## Rows
★ ★ ★ ★

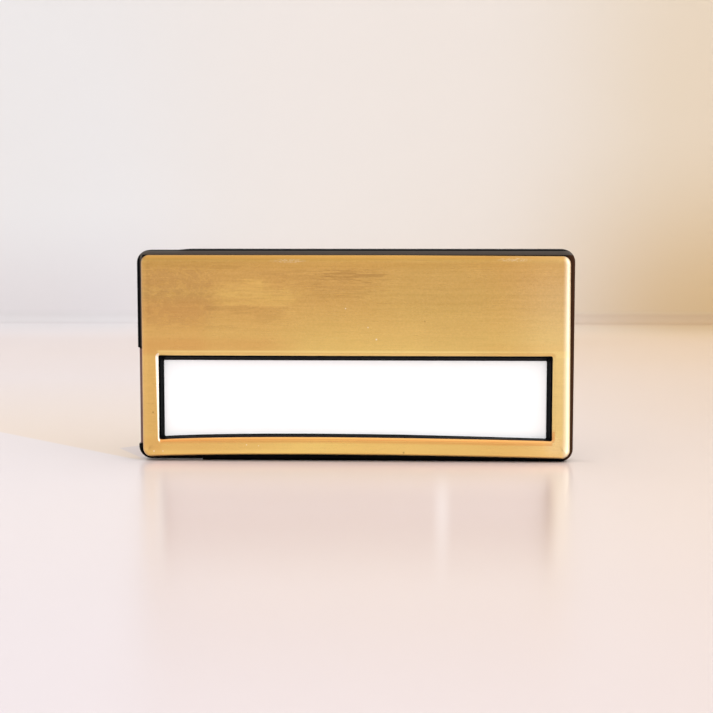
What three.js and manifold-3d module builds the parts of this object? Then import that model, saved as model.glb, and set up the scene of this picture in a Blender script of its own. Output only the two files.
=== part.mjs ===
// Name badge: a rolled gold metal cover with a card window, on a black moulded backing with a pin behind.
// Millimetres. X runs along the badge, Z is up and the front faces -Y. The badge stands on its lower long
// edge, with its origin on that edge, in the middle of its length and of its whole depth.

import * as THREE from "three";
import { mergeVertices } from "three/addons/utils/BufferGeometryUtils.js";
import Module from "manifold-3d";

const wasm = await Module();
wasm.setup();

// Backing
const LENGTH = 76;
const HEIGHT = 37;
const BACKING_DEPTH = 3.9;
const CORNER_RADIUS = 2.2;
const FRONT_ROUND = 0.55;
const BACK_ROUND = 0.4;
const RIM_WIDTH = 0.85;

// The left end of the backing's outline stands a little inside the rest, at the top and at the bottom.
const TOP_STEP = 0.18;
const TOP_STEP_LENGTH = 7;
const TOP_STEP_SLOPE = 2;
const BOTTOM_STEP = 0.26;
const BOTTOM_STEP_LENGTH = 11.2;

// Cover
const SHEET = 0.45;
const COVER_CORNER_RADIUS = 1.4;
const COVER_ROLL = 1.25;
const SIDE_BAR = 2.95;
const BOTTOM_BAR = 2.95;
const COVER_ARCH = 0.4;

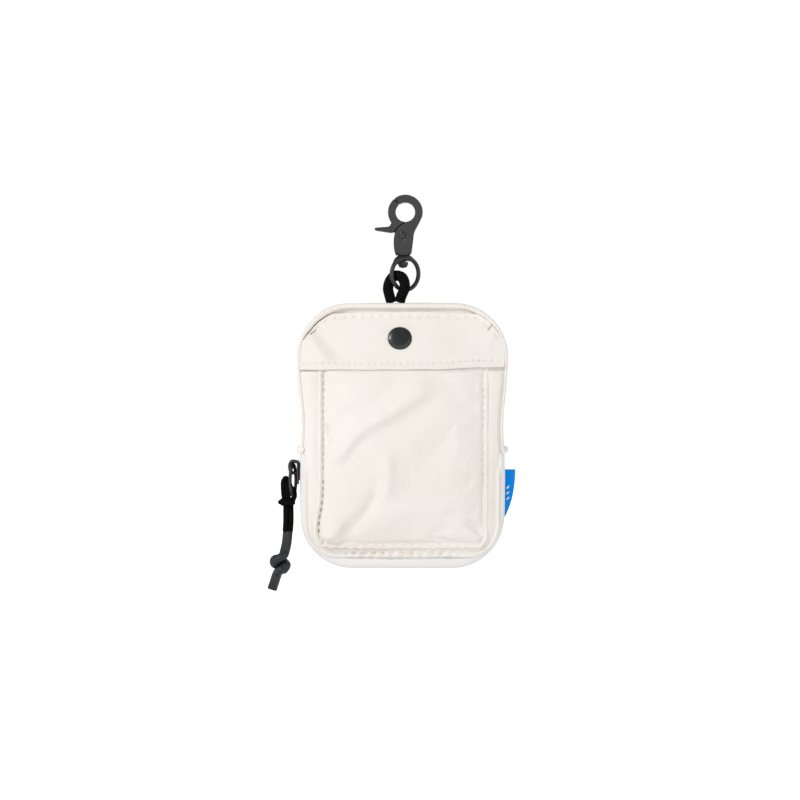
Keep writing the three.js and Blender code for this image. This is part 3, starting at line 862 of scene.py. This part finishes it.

★ ★ ★ ★

## What needs to be done
Print exactly, and only, the lines beginning at the top of the listing and ending at the line with "const RIM_WIDTH = 0.85;".

## Completed task
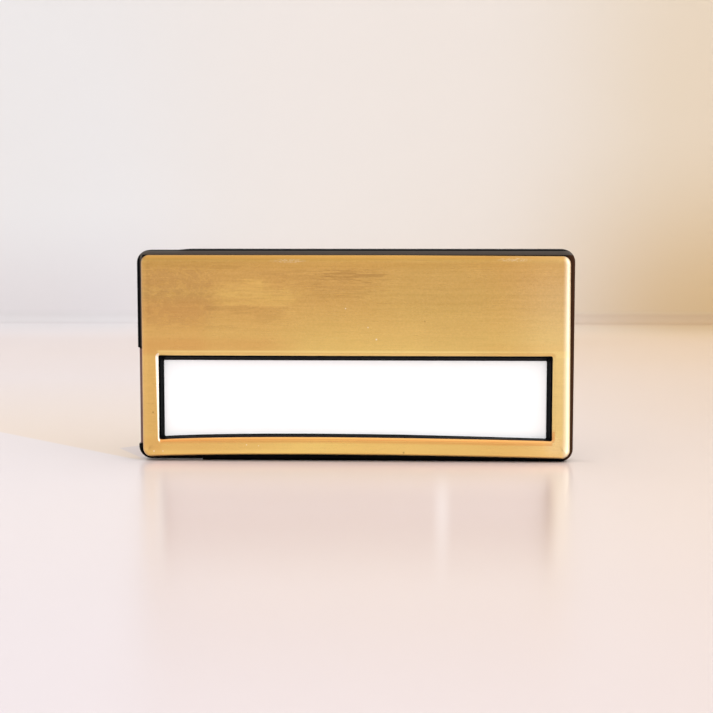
What three.js and manifold-3d module builds the parts of this object? Then import that model, saved as model.glb, and set up the scene of this picture in a Blender script of its own. Output only the two files.
=== part.mjs ===
// Name badge: a rolled gold metal cover with a card window, on a black moulded backing with a pin behind.
// Millimetres. X runs along the badge, Z is up and the front faces -Y. The badge stands on its lower long
// edge, with its origin on that edge, in the middle of its length and of its whole depth.

import * as THREE from "three";
import { mergeVertices } from "three/addons/utils/BufferGeometryUtils.js";
import Module from "manifold-3d";

const wasm = await Module();
wasm.setup();

// Backing
const LENGTH = 76;
const HEIGHT = 37;
const BACKING_DEPTH = 3.9;
const CORNER_RADIUS = 2.2;
const FRONT_ROUND = 0.55;
const BACK_ROUND = 0.4;
const RIM_WIDTH = 0.85;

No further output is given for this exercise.